▶ REQUIREMENTS
Write out every single entry exactly.

▶ PROVIDED DATA
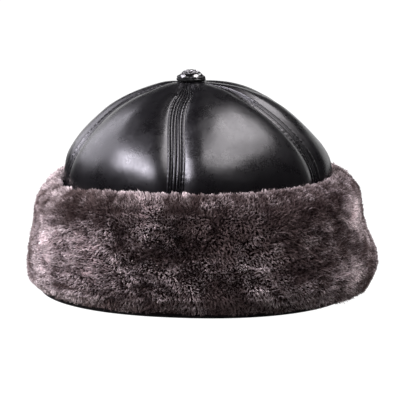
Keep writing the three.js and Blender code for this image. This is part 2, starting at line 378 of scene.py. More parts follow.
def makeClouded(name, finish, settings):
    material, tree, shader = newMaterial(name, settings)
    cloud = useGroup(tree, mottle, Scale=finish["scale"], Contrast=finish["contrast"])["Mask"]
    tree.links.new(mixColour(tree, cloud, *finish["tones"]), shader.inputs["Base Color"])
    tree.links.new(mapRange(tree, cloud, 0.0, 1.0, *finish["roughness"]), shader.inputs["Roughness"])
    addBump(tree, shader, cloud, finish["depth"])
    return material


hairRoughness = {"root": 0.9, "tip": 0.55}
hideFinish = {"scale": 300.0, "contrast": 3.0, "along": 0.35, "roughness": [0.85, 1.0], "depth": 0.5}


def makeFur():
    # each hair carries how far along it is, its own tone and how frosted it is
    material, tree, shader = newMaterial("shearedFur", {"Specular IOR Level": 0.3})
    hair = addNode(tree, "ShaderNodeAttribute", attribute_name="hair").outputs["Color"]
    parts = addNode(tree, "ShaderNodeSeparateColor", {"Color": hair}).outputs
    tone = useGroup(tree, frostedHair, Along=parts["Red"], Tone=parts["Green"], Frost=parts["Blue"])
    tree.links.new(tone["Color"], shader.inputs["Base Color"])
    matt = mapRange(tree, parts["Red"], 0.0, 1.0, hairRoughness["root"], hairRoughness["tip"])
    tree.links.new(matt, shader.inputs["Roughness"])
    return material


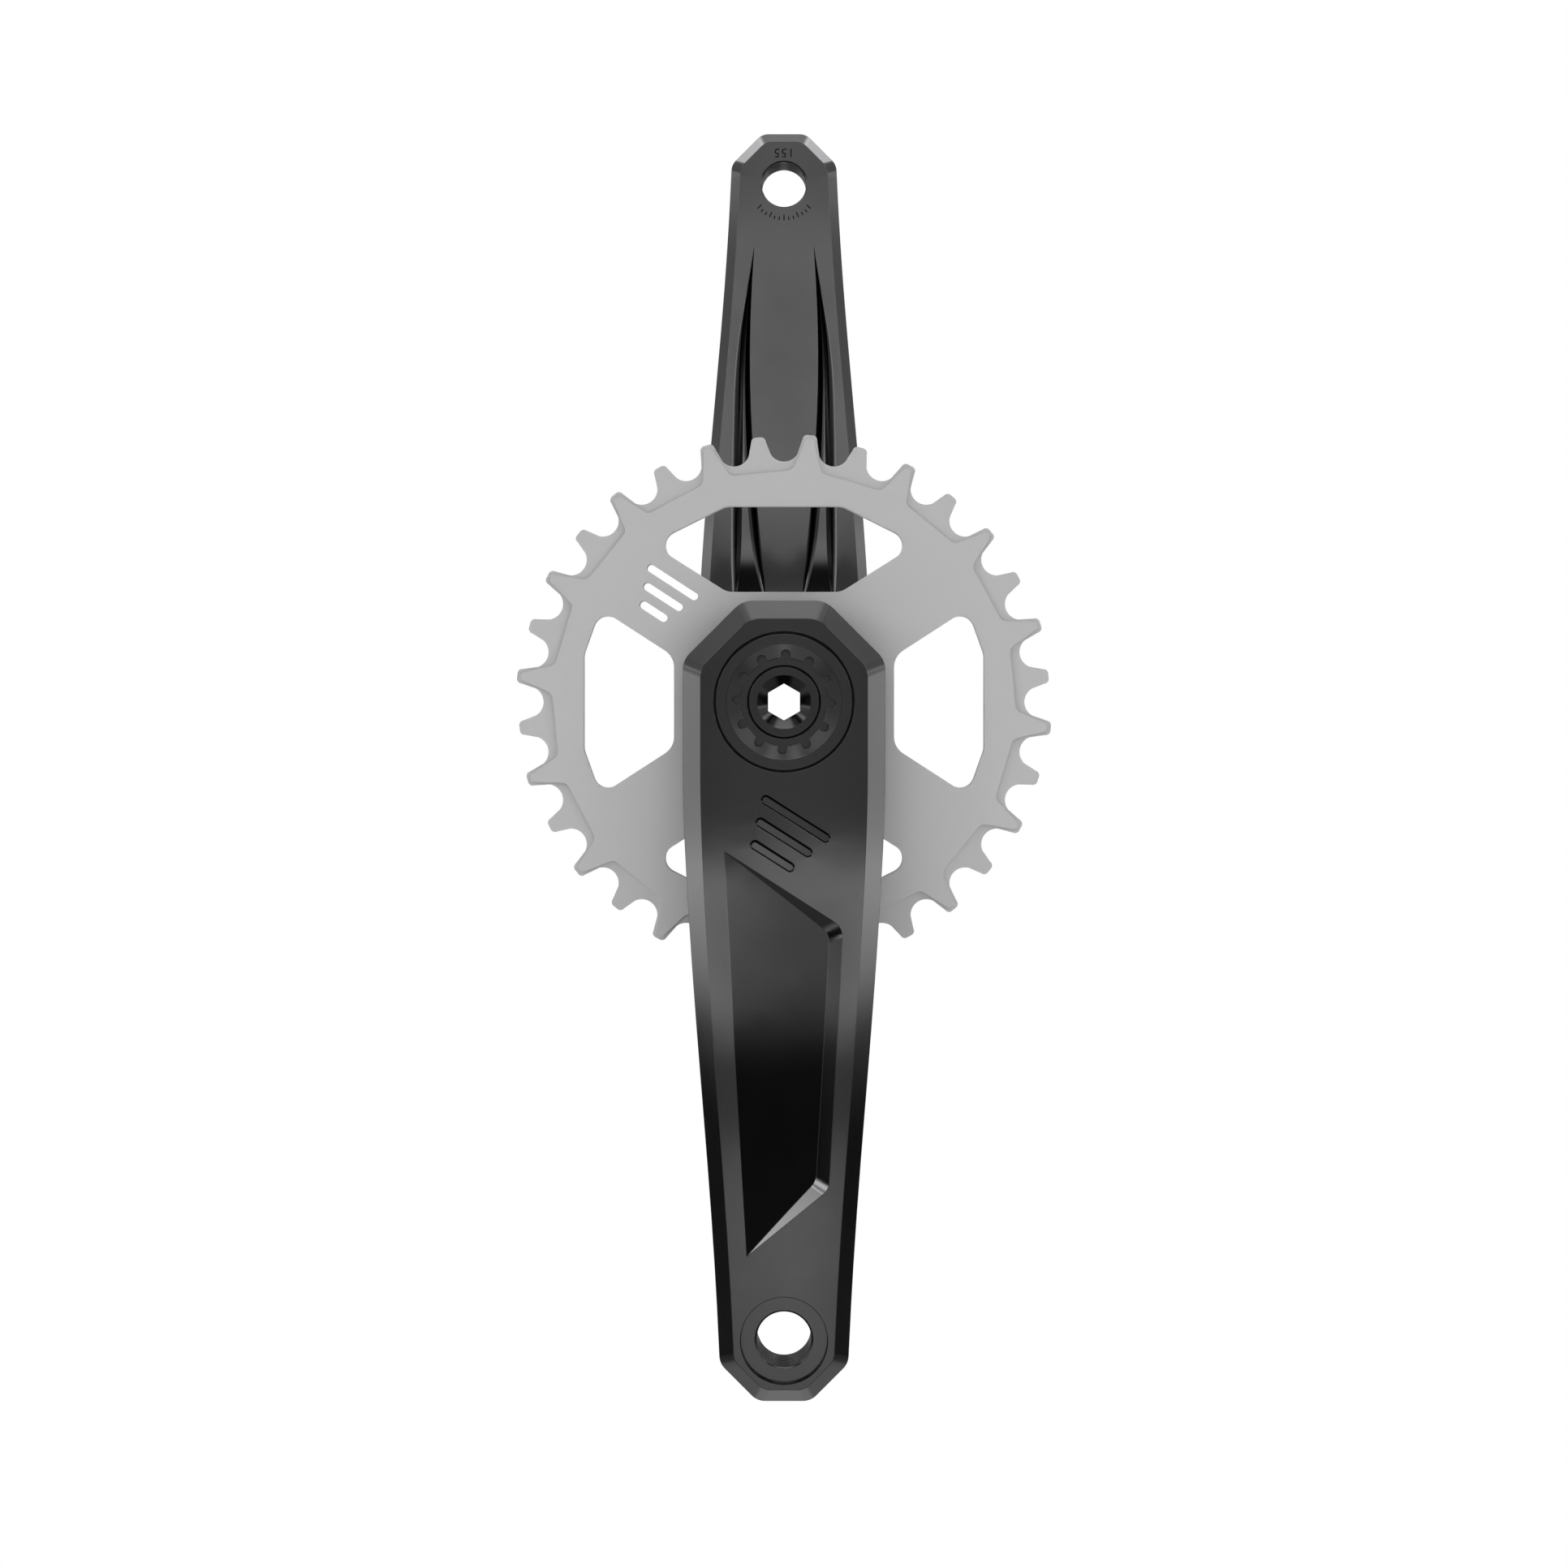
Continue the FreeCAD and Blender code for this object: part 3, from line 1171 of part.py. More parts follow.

▶ RESULT BELOW
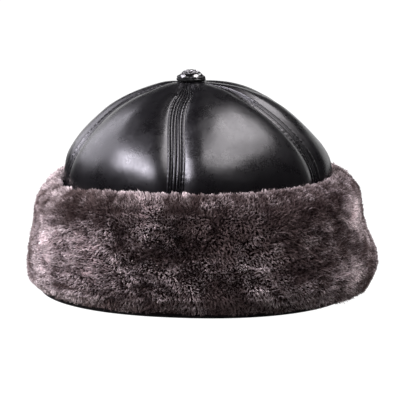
Keep writing the three.js and Blender code for this image. This is part 2, starting at line 378 of scene.py. More parts follow.
def makeClouded(name, finish, settings):
    material, tree, shader = newMaterial(name, settings)
    cloud = useGroup(tree, mottle, Scale=finish["scale"], Contrast=finish["contrast"])["Mask"]
    tree.links.new(mixColour(tree, cloud, *finish["tones"]), shader.inputs["Base Color"])
    tree.links.new(mapRange(tree, cloud, 0.0, 1.0, *finish["roughness"]), shader.inputs["Roughness"])
    addBump(tree, shader, cloud, finish["depth"])
    return material


hairRoughness = {"root": 0.9, "tip": 0.55}
hideFinish = {"scale": 300.0, "contrast": 3.0, "along": 0.35, "roughness": [0.85, 1.0], "depth": 0.5}


def makeFur():
    # each hair carries how far along it is, its own tone and how frosted it is
    material, tree, shader = newMaterial("shearedFur", {"Specular IOR Level": 0.3})
    hair = addNode(tree, "ShaderNodeAttribute", attribute_name="hair").outputs["Color"]
    parts = addNode(tree, "ShaderNodeSeparateColor", {"Color": hair}).outputs
    tone = useGroup(tree, frostedHair, Along=parts["Red"], Tone=parts["Green"], Frost=parts["Blue"])
    tree.links.new(tone["Color"], shader.inputs["Base Color"])
    matt = mapRange(tree, parts["Red"], 0.0, 1.0, hairRoughness["root"], hairRoughness["tip"])
    tree.links.new(matt, shader.inputs["Roughness"])
    return material


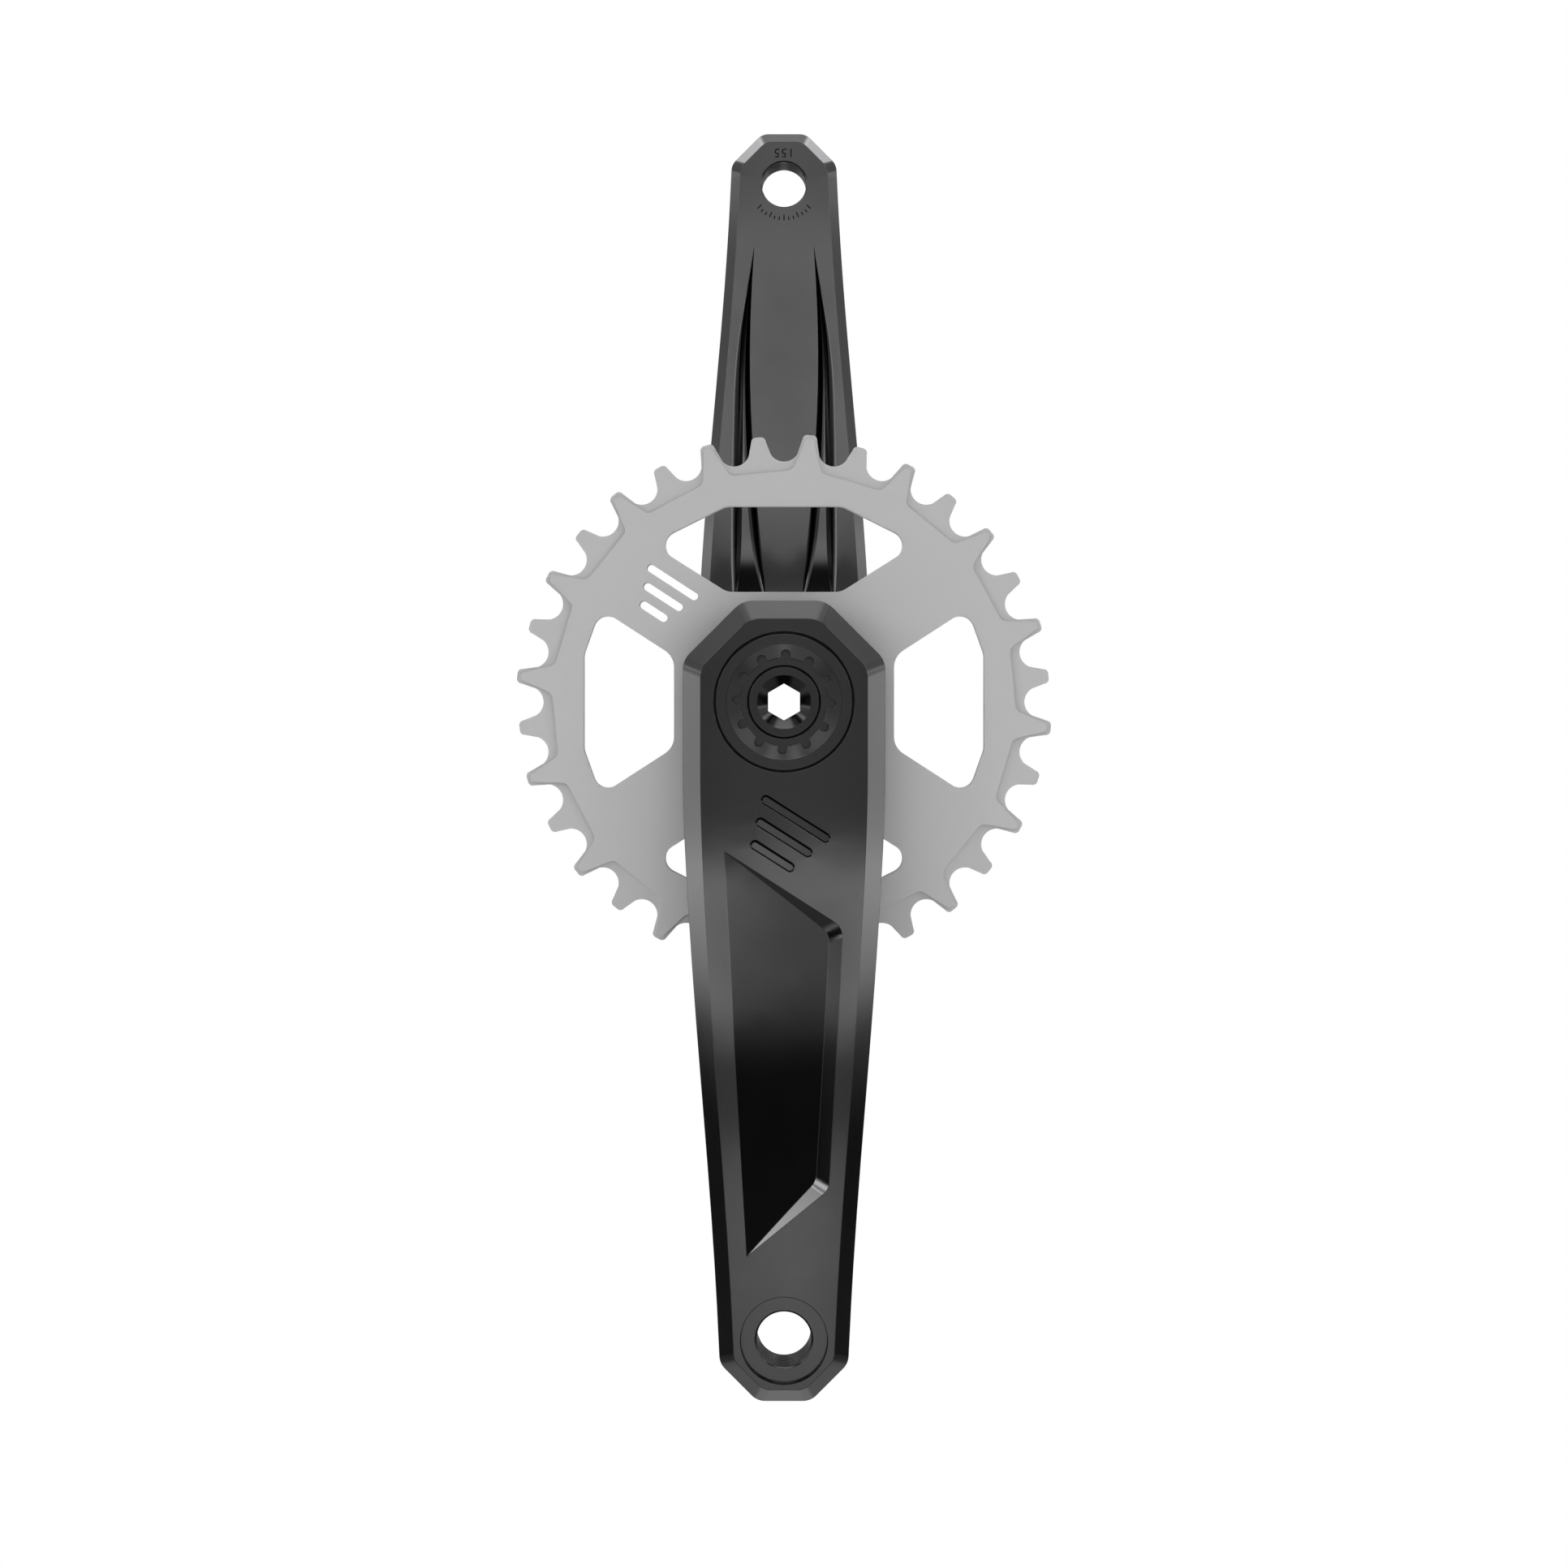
Continue the FreeCAD and Blender code for this object: part 3, from line 1171 of part.py. More parts follow.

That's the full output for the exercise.